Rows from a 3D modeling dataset

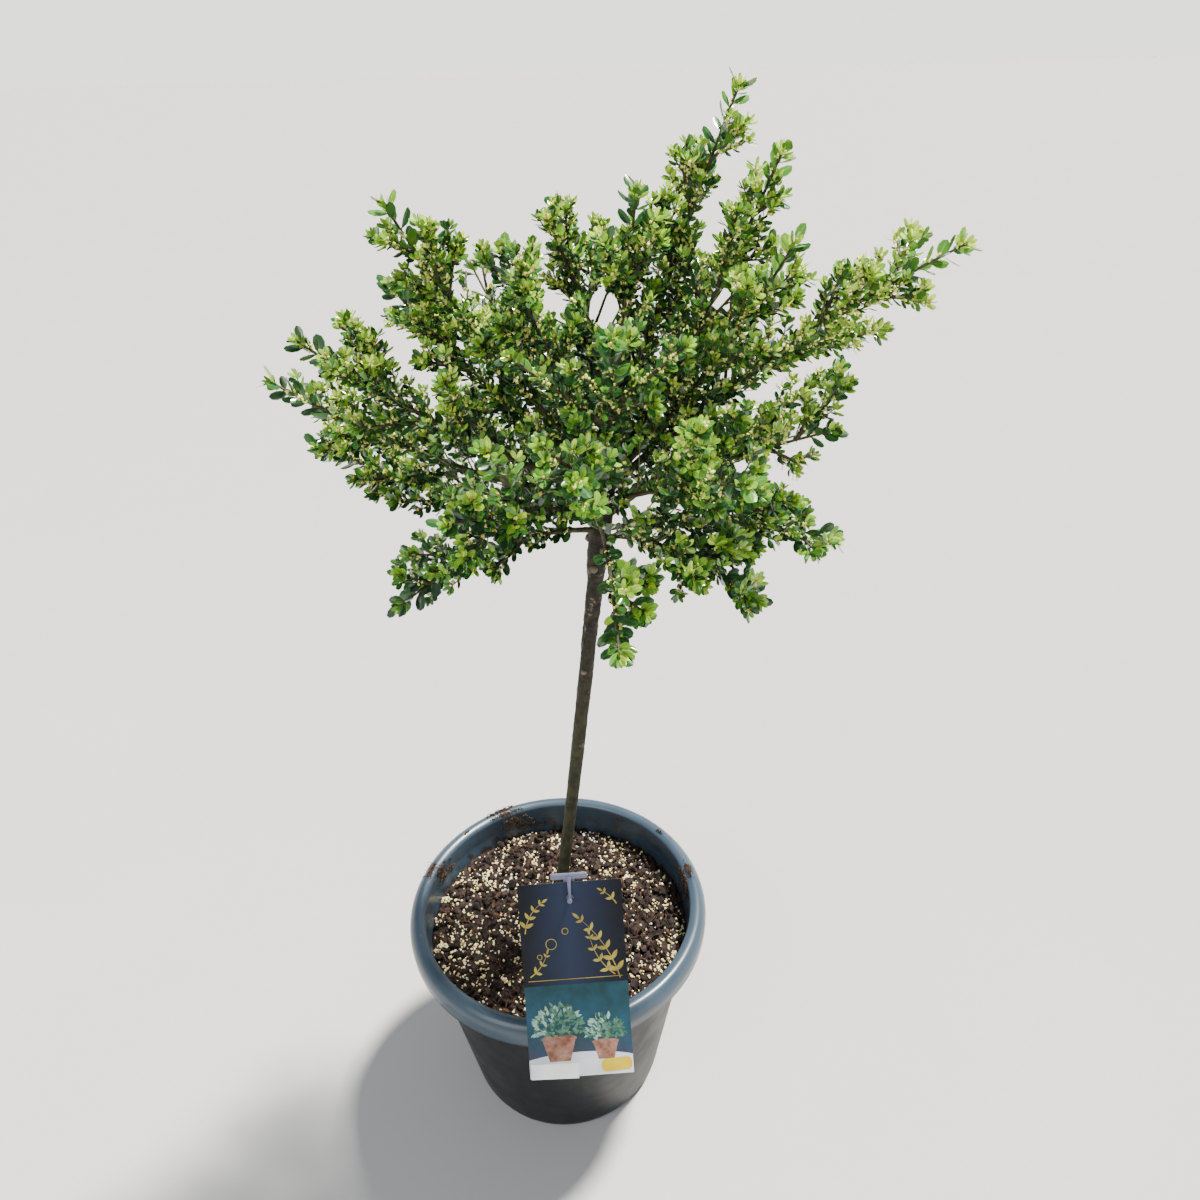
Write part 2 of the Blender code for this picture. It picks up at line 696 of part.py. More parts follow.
class Foliage:
    """The mass of one bough: a stem, forks, side shoots and leaves, joined to one body."""

    def __init__(self, plan, crown, material):
        self.plan = plan
        self.crown = crown
        self.material = material
        self.draw = random.Random(SEED + 7 * plan.index)
        self.pieces = []
        self.trees = []

    def keep(self, bm):
        piece = object_from(bm, "growth", self.material)
        self.pieces.append(piece)
        self.trees.append(Crown.tree_of_object(piece))

    def add_twig(self, line, last_share, radius):
        bm = tube([line.point(0.0), line.point(last_share)], [radius, 0.8 * radius], TWIG_SIDES)
        if self.crown.has_room(bm, self.plan):
            self.keep(bm)
            return True
        bm.free()
        return False

    def add_leaf(self, node, direction, size):
        """Keeps a leaf whose blade crosses nothing, and says whether it did."""
        drift = Vector((self.draw.uniform(-1, 1), self.draw.uniform(-1, 1), 0))
        upward = Vector((0, 0, 1)) + 0.35 * drift
        length = size * LEAF_LENGTH
        width = size * LEAF_WIDTH
        blade = leaf_body(node + direction * LEAF_STALK, direction, upward, length - LEAF_STALK, width)
        room = self.crown.has_room(blade, self.plan, self.trees)
        blade.free()
        if room:
            root = node - direction * LEAF_ROOT
            self.keep(leaf_body(root, direction, upward, length + LEAF_ROOT, width))
        return room

    def add_leaves(self, line, first_share, last_share):
        """Leaves about one golden turn after another along a line, and one at its end."""
        self.add_leaf(line.point(last_share), line.heading(last_share), 0.85)
        span = line.length * (last_share - first_share)
        count = max(1, round(span / LEAF_PITCH))
        turn = self.draw.uniform(0, math.tau)
        for k in range(count):
            share = last_share - (last_share - first_share) * (k + 0.5) / count
            for nudge in (0.0, 0.8, -0.8, 1.6, -1.6):
                direction = turned_off(line.heading(share), turn + nudge, LEAF_SPREAD)
                if self.add_leaf(line.point(share), direction, self.draw.uniform(0.86, 1.06)):
                    break
            turn += GOLDEN_TURN

    def build(self):
        plan = self.plan
        span = plan.stem_end - plan.stem_share
        shares = [plan.stem_share + span * k / (MASS_STEM_RINGS - 1) for k in range(MASS_STEM_RINGS)]
        points = [plan.main.point(share) for share in shares]
        bm = tube(points, [plan.radius(share) for share in shares], TWIG_SIDES)
        stem = object_from(bm, "foliage_" + plan.name, self.material)
        self.trees.append(Crown.tree_of_object(stem))
        shoots = [(fork, FORK_RADIUS) for fork in plan.forks]
        shoots += [(shoot, SIDE_SHOOT_RADIUS) for shoot in side_shoot_lines(plan, self.draw)]
        grown = []
        for line, radius in shoots:
            last_share = max(1.0 - 0.8 * LEAF_LENGTH / line.length, SHORTEST_SHOOT / line.length)
            if self.add_twig(line, last_share, radius):
                grown.append((line, last_share))
        for line, last_share in grown:
            self.add_leaves(line, 0.15, last_share)
        self.add_leaves(plan.main, plan.stem_share, plan.stem_end)
        self.crown.taken.extend(self.trees[1:])
        join_all(stem, self.pieces)
        return stem


def build_crown(stem, bark, leaf_green):
    plans = [BoughPlan(bough, index) for index, bough in enumerate(BOUGHS)]
    stem_cutter = as_cutter(object_from(stem_tube(SEAT_GAP), "stem_cutter", bark))
    wood = [stem]
    for plan in plans:
        wood.append(build_limb(plan, bark, stem_cutter, plans[: plan.index]))
    remove(stem_cutter)
    crown = Crown(plans, wood)
    for plan in plans:
        Foliage(plan, crown, leaf_green).build()


def main():
    clear_scene()
    pot_plastic = make_material("pot_plastic", (0.035, 0.042, 0.052), 0.45)
    soil_brown = make_material("soil", (0.040, 0.022, 0.014), 0.95)
    bark = make_material("bark", (0.085, 0.070, 0.048), 0.80)
    leaf_green = make_material("leaf", (0.085, 0.200, 0.035), 0.38)
    card = make_material("label_card", (0.030, 0.035, 0.050), 0.35)
    pick_plastic = make_material("pick_plastic", (0.42, 0.44, 0.56), 0.40)
    build_pot(pot_plastic)
    build_soil(soil_brown)
    stem = build_stem(bark)
    place = LabelPlace()
    build_label(place, card)
    build_pick(place, pick_plastic)
    build_crown(stem, bark, leaf_green)


main()
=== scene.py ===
"""Looks of the potted Japanese holly: a small grafted standard with a loose crown of tiny glossy leaves.

Units are metres and +Z is up. The origin is the middle of the pot's flat underside, and -Y is the
front, where the plant label leans on the rim.
"""

import math
import random

import bpy
import numpy as np
from mathutils import Matrix, Vector, noise


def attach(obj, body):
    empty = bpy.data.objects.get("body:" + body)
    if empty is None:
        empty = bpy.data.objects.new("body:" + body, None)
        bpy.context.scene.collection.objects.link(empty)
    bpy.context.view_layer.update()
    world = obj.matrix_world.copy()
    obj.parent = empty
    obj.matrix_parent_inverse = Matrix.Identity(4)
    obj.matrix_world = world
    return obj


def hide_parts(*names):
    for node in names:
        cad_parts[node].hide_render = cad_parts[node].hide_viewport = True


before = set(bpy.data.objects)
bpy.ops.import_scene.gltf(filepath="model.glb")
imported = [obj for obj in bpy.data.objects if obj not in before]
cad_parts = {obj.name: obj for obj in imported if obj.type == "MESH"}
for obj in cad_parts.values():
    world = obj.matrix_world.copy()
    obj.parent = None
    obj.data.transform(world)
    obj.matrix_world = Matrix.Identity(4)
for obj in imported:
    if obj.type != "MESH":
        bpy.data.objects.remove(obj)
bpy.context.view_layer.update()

# Camera, at the photograph's viewing angle
CAMERA_PLACE = Vector((0.042, -0.588, 0.898))
CAMERA_YAW = math.radians(0.58)
CAMERA_PITCH = math.radians(31.0)
CAMERA_ROLL = math.radians(-1.64)
CAMERA_LENS = 27.0
CAMERA_SENSOR = 36.0

# Floor
FLOOR_SIZE = 160.0
FLOOR_GAP = 0.0004
FLOOR_GREYS = ((0.41, 0.41, 0.41), (0.43, 0.43, 0.43))
HORIZON_COLOUR = (2.10, 2.07, 2.01)
SKY_COLOUR = (0.44, 0.49, 0.53)
# Where the horizon's colour ends and the sky's begins, as the upward part of the direction looked in
HORIZON_RISE = 0.05
SKY_RISE = 0.24

# Lights, both turned to one point in the plant
SUN_PLACE = (0.9, 0.6, 2.6)
SUN_STRENGTH = 15.5
SUN_COLOUR = (1.0, 0.96, 0.86)
SUN_WIDTH = math.radians(7.0)
FILL_PLACE = (-1.2, -1.6, 2.1)
FILL_STRENGTH = 40.0
FILL_COLOUR = (1.0, 0.98, 0.94)
FILL_SIZE = 1.4
LIT_POINT = Vector((0.03, 0.0, 0.45))

# Gap between two pieces that touch
SEAT_GAP = 0.0003

# Pot
POT_HEIGHT = 0.218
POT_RIM_RADIUS = 0.140
POT_NECK_RADIUS = 0.1262
POT_FOOT_RADIUS = 0.0945
POT_WALL = 0.0020
POT_FLOOR = 0.004
POT_LIP_DEPTH = 0.0215
POT_SIDES = 144
POT_EDGE_ROUNDING = 0.0026
FOOT_RING_HEIGHT = 0.006
FOOT_RING_STEP = 0.0023
DRAIN_HOLES = 6
DRAIN_RADIUS = 0.006
DRAIN_CIRCLE_RADIUS = 0.062
# Turn of the first hole and the first rib, as a share of the step between two
DRAIN_FIRST_TURN = 0.4
RIB_FIRST_TURN = 0.35
HOLE_SIDES = 32
LIP_RIBS = 12
RIB_WIDTH = 0.0022
RIB_HEIGHT = 0.011
RIB_DEPTH = 0.0030
RIB_TAPER = 0.85
RIB_ROUNDING = 0.0004

# Potting soil
SOIL_EDGE_HEIGHT = 0.185
SOIL_MOUND = 0.004
SOIL_LEVEL_RADIUS = 0.035
SOIL_TOP = SOIL_EDGE_HEIGHT + SOIL_MOUND
SOIL_SIDES = 300
SOIL_RING_STEP = 0.0016
# Height of its swells, clods, crumbs and grit, and how many of each lie along a metre
SOIL_SWELLS = (0.0024, 38.0)
SOIL_CLODS = (0.0050, 95.0)
SOIL_CRUMBS = (0.0028, 260.0)
SOIL_GRIT = (0.0008, 900.0)
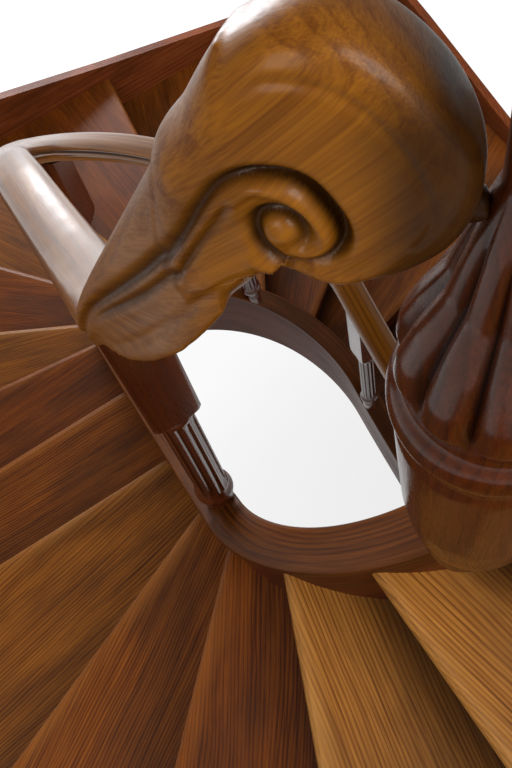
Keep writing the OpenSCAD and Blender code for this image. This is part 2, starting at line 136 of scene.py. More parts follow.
MARKS_S = [START_GAP - GOING] + [step_s(n) for n in range(1, LANDING_STEP + 1)] + [TURN_2]
MARKS_Z = [step_z(n) for n in range(LANDING_STEP + 1)] + [step_z(LANDING_STEP)]


def nosing_z(s, span=STRING_SPAN):
    """Height of the nosing line over the well string, eased over a stretch of length span."""
    return float(np.mean([np.interp(s - span / 2 + i * span / 6, MARKS_S, MARKS_Z) for i in range(7)]))


def rail_top(s):
    """Height of the handrail's top, without the scroll's rise."""
    return nosing_z(s, RAIL_SPAN) + RAIL_H


def cap_top(s):
    """Height of the capping's top."""
    return nosing_z(s) + STRING_RISE + SEAT + CAP_T


def places(a, b, step):
    """Even places from a to b, no more than a step apart."""
    n = math.ceil((b - a) / step)
    return [a + (b - a) * i / n for i in range(n + 1)]


def ramp01(x, low, high):
    """0 below low, 1 above high and an eased rise between them."""
    t = np.clip((x - low) / (high - low), 0, 1)
    return t * t * (3 - 2 * t)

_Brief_
Reproduce the lines exactly, taking as the first line the one with "obj.matrix_world = world" and as the last line the one with "obj.data.transform(world)", and include nothing else.

_Task output_
    obj.matrix_world = world
    return obj


def hide_parts(*names):
    for node in names:
        cad_parts[node].hide_render = cad_parts[node].hide_viewport = True


before = set(bpy.data.objects)
bpy.ops.import_scene.gltf(filepath="model.glb")
imported = [obj for obj in bpy.data.objects if obj not in before]
cad_parts = {obj.name: obj for obj in imported if obj.type == "MESH"}
for obj in cad_parts.values():
    world = obj.matrix_world.copy()
    obj.parent = None
    obj.data.transform(world)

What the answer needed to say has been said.